Sur une île anonyme, les habitants sont confrontés à des disparitions pour le moins étranges : un matin un objet, une chose ou un animal s’efface. C’est-à-dire continue à matériellement exister mais n’évoque plus rien à la population, qui du coup s’en défait. Après avoir « oublié » les chapeaux, les rubans, les oiseaux, les roses ou encore les photographies, ce sont des morceaux de corps qui commencent à « mourir » à la conscience de leurs propriétaires. Face à cet oubli collectif, certains résistent, mais sans le vouloir : ils n’oublient pas et continuent à conserver la mémoire et surtout l’émotion des choses, sans pouvoir se l’expliquer.
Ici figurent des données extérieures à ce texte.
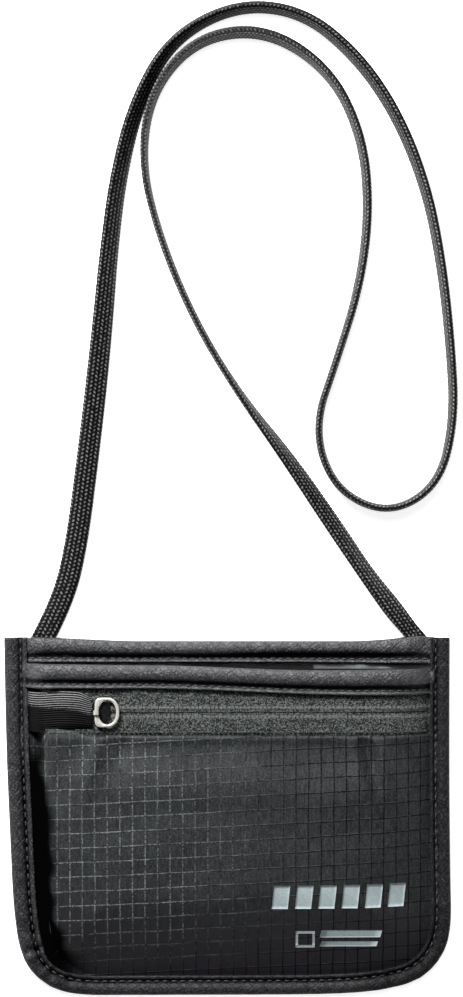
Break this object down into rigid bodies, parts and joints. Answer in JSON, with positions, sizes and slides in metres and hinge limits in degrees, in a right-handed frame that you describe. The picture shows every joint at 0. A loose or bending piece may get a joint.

Yoko Ogawa aurait pu s’arrêter là, et ne livrer qu’une réflexion fantastico-philosophique sur le rôle de la mémoire, sur la capacité de se souvenir et de ressentir qui définit notre existence, qui fait notre essence. Mais elle le mêle à une métaphore beaucoup plus politique de dénonciation des régimes dictatoriaux et du processus de soumission des individus. Elle y ajoute en effet une police secrète qui traque les « résistants à l’oubli », un éditeur – la narratrice est romancière – qu’il faut cacher, des habitants terrés qui aimeraient parfois comprendre mais qui sont terrorisés. Et qui pour survivre, acceptent de se délester non pas seulement des choses physiques, mais aussi et surtout de leur capacité de penser et de ressentir.

Ce que j’ai aimé ? L’écriture courte, incisive, le ton similaire à celui qu’on adopterait pour écrire un compte-rendu objectif d’événements. C’est factuel et dénué de sentiments, et c’en est d’autant plus dramatique. On a l’impression d’un combat déjà perdu, que le bateau a coulé et qu’on vient de retrouver le journal de bord du capitaine. Et c’est aussi de cette neutralité apparente, ajoutée à la résignation omniprésente, que naissent une mélancolie et une nostalgie qui sont la trame du roman. D’autant que la narratrice fait partie de ce tout, elle aussi oublie. Elle non plus ne comprend pas pourquoi perdre les choses, ou plutôt en perdre la mémoire et l’émotion, la fait mourir peu à peu. Et nous impose cet ordre qui nous brutalise presque plus nous que la narratrice : on ressent un véritable malaise à voir disparaître ce monde au fur et à mesure qu’on lit.

Ce qui me fait arriver au petit bémol, pour moi, du roman : Yoko Ogawa joue sur le métier de sa narratrice pour insérer des passages du roman qu’elle tâche d’écrire : l’histoire d’une jeune femme que son amant, son professeur de dactylographie, possède dans tous les sens du terme. Pour asseoir son emprise sur elle, il lui a d’abord volé sa voix, puis l’enferme et ne la fait exister que par lui. En perdant son identité, en ne voyant le monde plus que par lui, elle finira par disparaître, elle aussi résignée. Le problème, c’est qu’il me semble que l’on n’avait pas besoin ici de cette mise en abyme pour mieux comprendre, pour mieux ressentir. Plus que parallélisme, j’ai trouvé que cela faisait doublon, et m’a gênée dans ma lecture.
L’impression reste néanmoins clairement positive. La preuve : je viens de m’offrir L’Annulaire.

*Cristallisation secrète, Actes Sud.